There are two kinds of change we want to consider in this book: continuous and discontinuous. Let us illustrate the difference between the two types of change.

Continuous change develops out of what has gone before and therefore can be expected, anticipated, and managed. The maturation of our children is an example. Generations have experienced this process of raising children and watching them develop into adults. We can anticipate the stages and learn from those who have gone before us to navigate the changes. We have a stock of experience and resources to address this development change; it is continuous with the experience of many others. This kind of change involves such things as improvement on what is already taking place and whether the change can be managed with existing skills and expertise.

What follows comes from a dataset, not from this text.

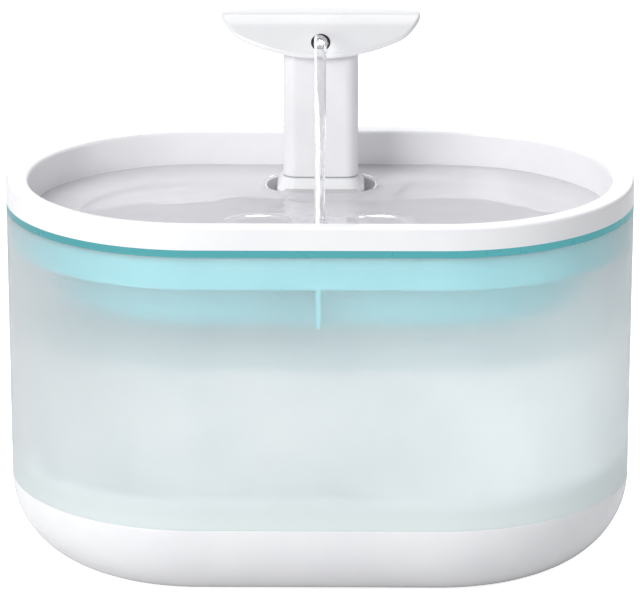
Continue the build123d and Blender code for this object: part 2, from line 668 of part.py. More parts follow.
OUTLET = slope_point(OUTLET_FROM_FRONT, 0)
OUTLET_AXIS = Vector(0, -sin(SLOPE), cos(SLOPE))


def duct_path():
    """Line of the water duct: up the column, then forward to the outlet."""
    foot = Vector(0, SPOUT_Y, TENON_Z)
    top = slope_point(OUTLET_FROM_FRONT, HEAD_THICKNESS)
    reach = (SPOUT_Y - top.Y) / sin(SLOPE)
    bend = top - OUTLET_AXIS * reach
    return FilletPolyline(foot, bend, top, radius=DUCT_BEND)


def along_duct(radius):
    """A round bar that follows the duct."""
    path = duct_path()
    return sweep(Plane(path @ 0, z_dir=path % 0) * Circle(radius), path=path)


def at_outlet(radius, depth, height):
    """A rod across the slope at the outlet, from a depth below it to a height above it."""
    plane = Plane(OUTLET - OUTLET_AXIS * depth, x_dir=(1, 0, 0), z_dir=OUTLET_AXIS)
    return extrude(plane * Circle(radius), depth + height)


def spout_head():
    """Thin bowed plate that rolls down to the outlet."""
    plate = below_head(0) - below_head(HEAD_THICKNESS)
    plate &= raised(head_plan(), RIM_TOP_Z, HEAD_TOP_Z + OVERRUN)
    plate = fillet(plate.edges().filter_by(Axis.Z, reverse=True), HEAD_EDGE_ROUND)
    return plate - at_outlet(OUTLET_RADIUS + BORE_GAP, 2 * HEAD_THICKNESS, HEAD_THICKNESS)


def outlet_seal():
    """Black rubber grommet in the outlet."""
    ring = at_outlet(OUTLET_RADIUS, HEAD_THICKNESS, 0)
    return ring - at_outlet(OUTLET_RADIUS - OUTLET_SEAL_WALL, HEAD_THICKNESS, 0)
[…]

Discontinuous change is disruptive and unanticipated; it creates situations that challenge our assumptions. The skills we have learned aren’t helpful in this kind of change. In discontinuous change:
•    Working harder with one’s habitual skills and ways of working does not address the challenges being faced.
•    An unpredictable environment means new skills are needed.
•    There is no getting back to normal.

Discontinuous change is dominant in periods of history that transform a culture forever, tipping it over into something new. The Exodus stories are an example of a time when God tipped history in a new direction and in so doing transformed Israel from a divergent group of slaves into a new kind of people. The advent of the printing press in the fifteenth century tipped Western society toward modernity and the pluralist, individualized culture we know today. Once it placed the Bible and books into everyone’s hands, the European mind was transformed. There are many more examples, from the Reformation to the ascendance of new technologies such as computers and the Internet, that illustrate the effect of rapid discontinuous change transforming a culture.

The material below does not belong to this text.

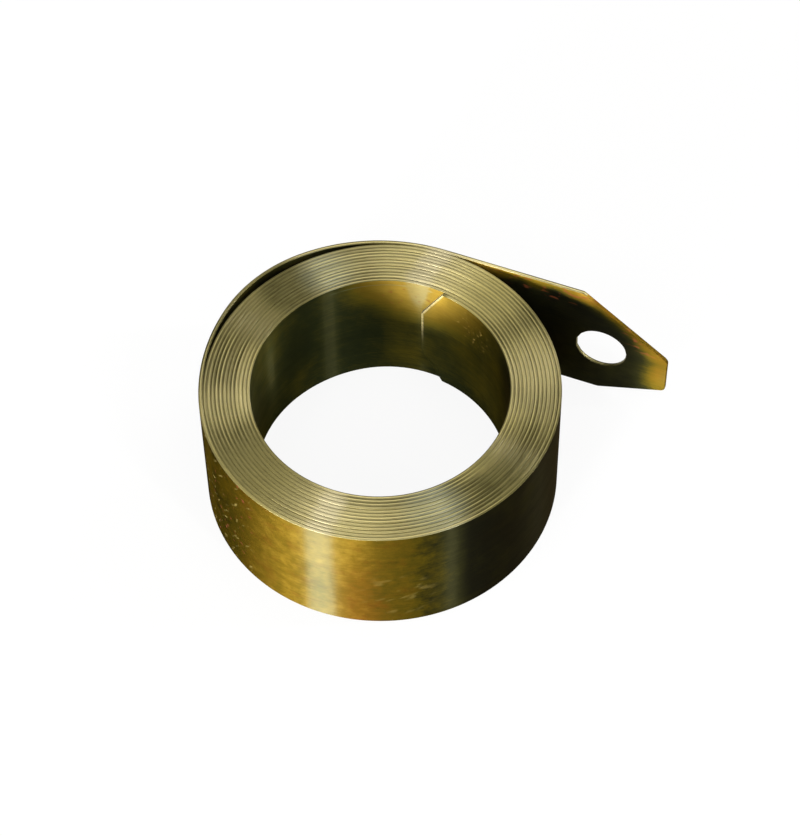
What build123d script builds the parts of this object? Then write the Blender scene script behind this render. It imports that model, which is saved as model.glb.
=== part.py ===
from build123d import *
import math
import os

# A constant force spring: one flat strip of hardened spring steel, wound into a tight coil that
# stands on its edge. The outermost turn leaves the coil as a straight tail with a mounting hole.
# The coil's axis is Z, the strip's lower edge lies on Z = 0, and angles are measured
# counter-clockwise from +X. Followed from its inner end, the strip winds clockwise and outward.
# All sizes are in millimetres and all angles in degrees.

# Strip
strip_thickness = 0.60
strip_width = 25.0
turn_gap = 0.05  # clear space between the faces of neighbouring turns

# Coil
bore_diameter = 43.0
turns = 13
inner_end_angle = 70.0
climb_angle = 64.0  # the last stretch of each turn, where it climbs over the strip's inner end

# Inner end: both corners are cut back to a shorter end edge
inner_end_edge = 10.6
inner_end_cut = 3.9

# Slack: the outermost turn bulges away from the coil before it reaches the tail
slack_start_angle = 185.0
slack_crown_angle = 125.0
slack_height = 1.25
slack_crown_offset = 5.5  # from the coil's axis to the centre of the bulge's crown

# Tail: straight, tangent to the coil, with a long cut above and a shallow taper below
tail_angle = 67.5  # where it leaves the coil
tail_length = 40.7
tip_height = 12.8
tip_lift = 4.5
upper_cut_length = 15.6
lower_taper_length = 12.0
tip_corner_radius = 1.0

# Mounting hole in the tail
hole_diameter = 9.0
hole_from_tip = 11.9
hole_height = 11.1

cut_overrun = 1.0  # how far a cutting shape reaches past what it cuts

pitch = strip_thickness + turn_gap
bore_radius = bore_diameter / 2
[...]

I conclude, then, that change is not what people fear. Most change is manageable, after all. It’s discontinuous change that we fear. And we are in one of those periods of history as we shift from modernism to postmodernism. The book goes on to give an example of discontinuous change:

There is a wonderful IBM ad that captures something of what it means. A team of people evidently starting up a business, after working hard to develop an online marketing strategy, gather around a computer as their product goes online. They look hopefully and expectantly for the first Internet sale. When one comes through, they nervously look at each other, relieved that something has happened. Then ten more sales come through. Muted excitement runs through the anxious room. Then, suddenly, a hundred or so orders show up on the computer screen. The team is cheering and hugging one another in exultation; all their hard work has paid off. Then they stare at the screen, beyond disbelief: instead of hundreds of orders, which they couldn’t have imagined in their wildest dreams, there are suddenly thousands. Everyone is overwhelmed. No one knows how to deal with this; it’s outside their skills and expertise. They are at a loss to know what to do next. The organization has moved to a level of complexity that is beyond the team’s skills and ability to address.

In a period of discontinuous change, leaders suddenly find that the skills and capacities in which they were trained are of little use in addressing a new situation and environment.

I might adjust that last sentence to say that established leaders suddenly find that their training is of little use. The next generation of leaders is coming in with a new set of skills and capacities that are ready made for the times we live in. Perhaps the ADD tendencies of the younger generations will serve them well as they move into leadership.

Get used to it. Change is the new stability.